As someone who has engaged in climate education and advocacy for more than 25 years, I am no longer surprised by the litany of news reports on weather disasters. How easy it is to become jaded! However, the recent news from Maui about the destruction of the historic town of Lahaina hit close to home.
I know no one there, but have happily visited on several occasions, which included a memorable dinner cruise and a truly remarkable whale watch, both of which left from Lahaina harbor. During these visits, my wife and I also enjoyed the shady environment provided by the historic 150-year-old banyan tree that graced the central square. We don’t yet know whether that magnificent but now scorched specimen survived.
How easy it is to think of disasters in the abstract. Not in the concrete of lives lost or disrupted, economies of towns or states or even whole countries set back by such events, and ecosystems damaged. Perhaps it’s human nature, a defense mechanism against feeling too much pain over the suffering of other people. Too often, our own is enough. Then a disaster strikes people we know or a place we love to visit and we can no longer maintain such detachment.

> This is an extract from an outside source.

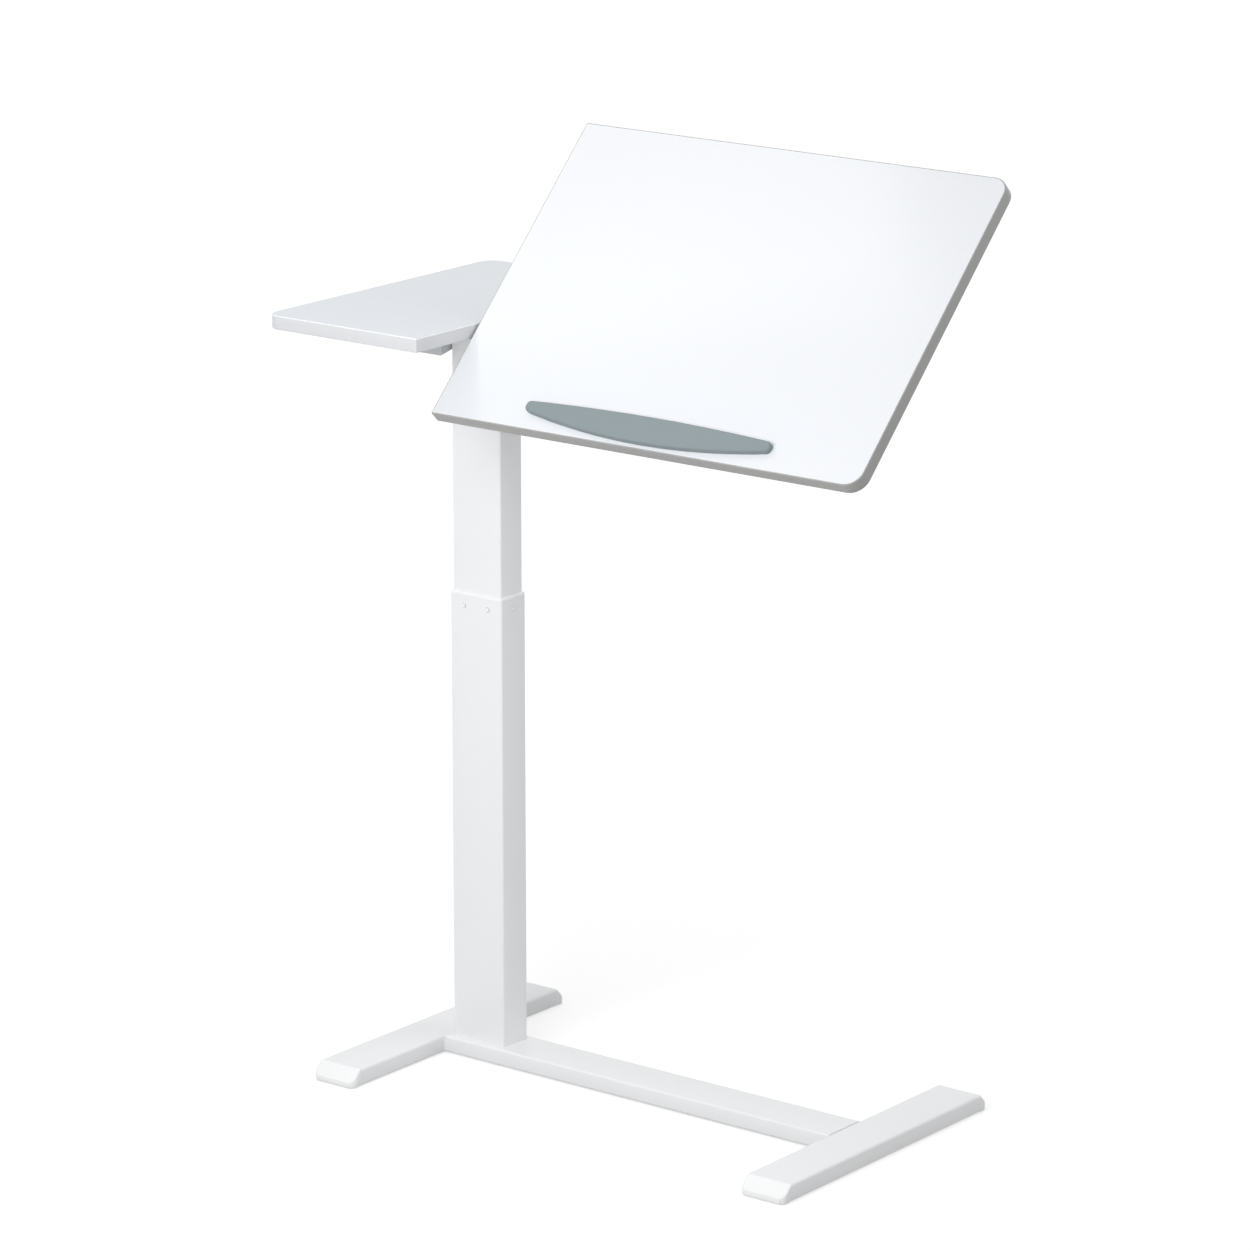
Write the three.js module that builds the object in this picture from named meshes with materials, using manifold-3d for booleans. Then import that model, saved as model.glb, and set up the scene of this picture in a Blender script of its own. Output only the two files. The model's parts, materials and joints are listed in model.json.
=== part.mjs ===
// Laptop desk on one telescopic column, with a fixed side top and a main top that tilts.
// Millimetres. +Z is up, +X runs from the side top to the main top, and the user sits on the -Y side.
// The origin is on the floor, under the middle of the whole top.
import * as THREE from 'three';
import { mergeVertices } from 'three/addons/utils/BufferGeometryUtils.js';
import Module from 'manifold-3d';

// The whole top: two boards that lie in one plane when the main one is flat
const topLength = 800;
const topDepth = 400;
const topThickness = 16;
const topHeight = 897; // upper face above the floor
const topCornerRadius = 20; // at the two outer ends only
const sideTopLength = 221;
const topGap = 2;
const edgeBandThickness = 1;
const restTiltDegrees = 45.6;

// Base: two feet and a crossbar, all of one flat tube
const tubeWidth = 60;
const tubeHeight = 20;
const tubeWall = 1.5;
const tubeCornerRadius = 3;
const footLength = 394;
const footPadHeight = 1.2;
const footPadInset = 7;
const crossbarLength = 554;
const capLength = 16; // what stands out of the tube's end
const capSlope = 14; // length and drop of the sloping nose
const capPlugDepth = 22;
const capEdgeRadius = 9;

// Joint between the crossbar and the right foot
const tongueWidth = 48;
const tongueInBar = 60;
const tongueInFoot = 44;
const tongueScrewSpacing = 26;
const tongueScrewInset = 24; // from the joint face to the screws, on both sides
const flatScrewRadius = 3;
const flatScrewHeadRadius = 5.2;
const flatScrewHeadHeight = 1.9;
const flatScrewLength = 12;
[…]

Once engaged, our gift of imagination can go further. Imagine that suffering multiplied by hundreds or thousands, or even millions as the cost of climate change mounts, town by town, life by life. And the economic toll rises from billions into trillions of dollars. And, then consider that the damage will continue to mount year after year—but not so much if we act to lower emissions and to invest proactively in adaptation to the warming climate.

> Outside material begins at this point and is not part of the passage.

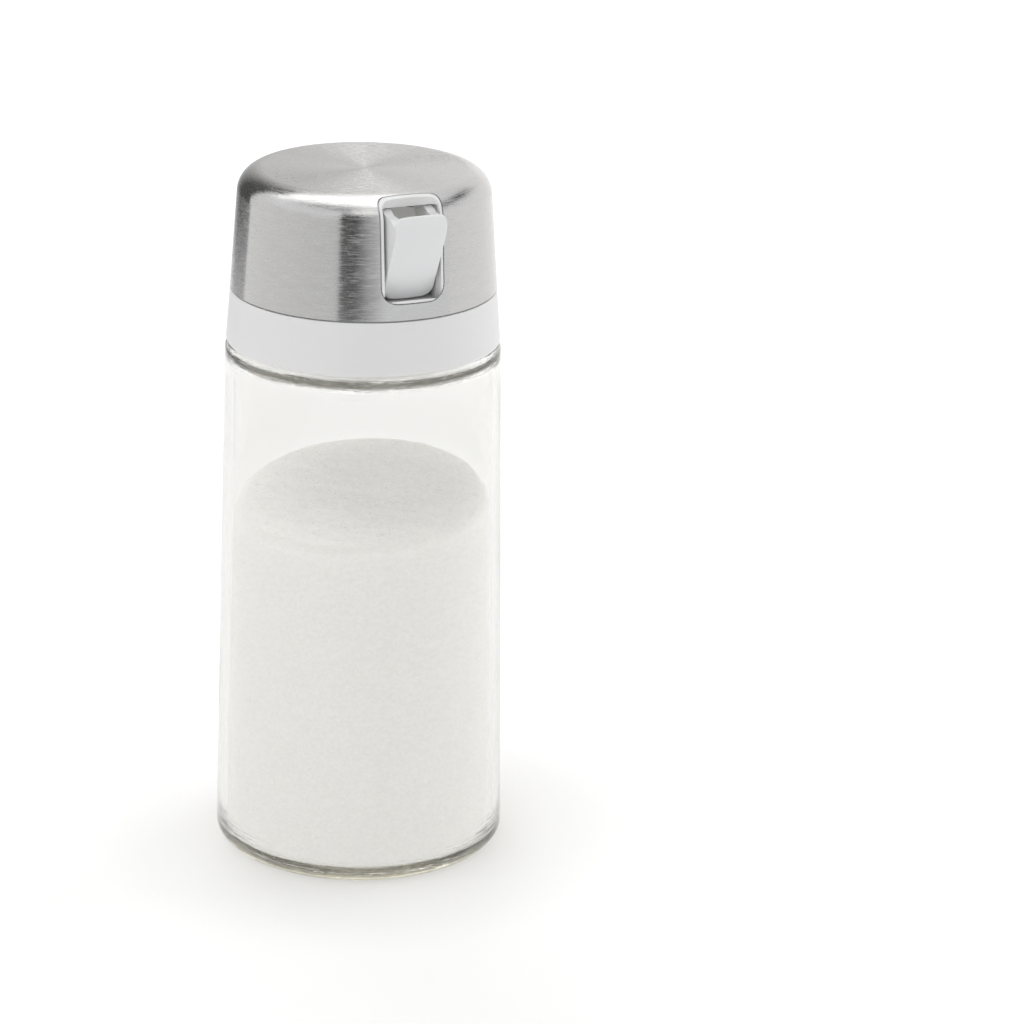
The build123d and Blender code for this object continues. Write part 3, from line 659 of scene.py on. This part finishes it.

Is adapting our economy to this new reality too expensive? Is it more expensive than accelerating disaster relief and reconstruction? The first President Bush famously said, “The American way of life is not negotiable.” Refuse to negotiate with Mother Nature? As I heard a famous biologist say more than 25 years ago, “Mother Nature bats last” and she can be mean. We are beginning to find that out.
I live on the blue side of the cultural divide, but incline to the middle. Like many others, I cannot grasp the world view of folks on the other side. Climate change is real and in our faces day after record-hot day. Maybe it would be a good idea to ramp down the emissions that cause today’s changing climate. You all have heard that, “The climate is always changing” but now it is changing faster than ever before. Scientific projections—which have proven correct so far—suggest that Earth is on track to a climate state never experienced by Homo sapiens. Would it not make sense to take our collective foot off the fossil-fuel accelerator? Could we heed the adage, “If you find yourself in a hole, stop digging”?
Climate change is a scientific reality, not a political position. Why has it become a dogma of the Republican Party to oppose climate action? Is it only because the Democrats support it? Or is it because science is “elitist.” What about the science that underlies communication technology or medical care? Is that also Democratic propaganda? Could we not begin a conversation about alternatives to a climate catastrophe?
When did refusing to talk with the other political party become a loyalty test? And why?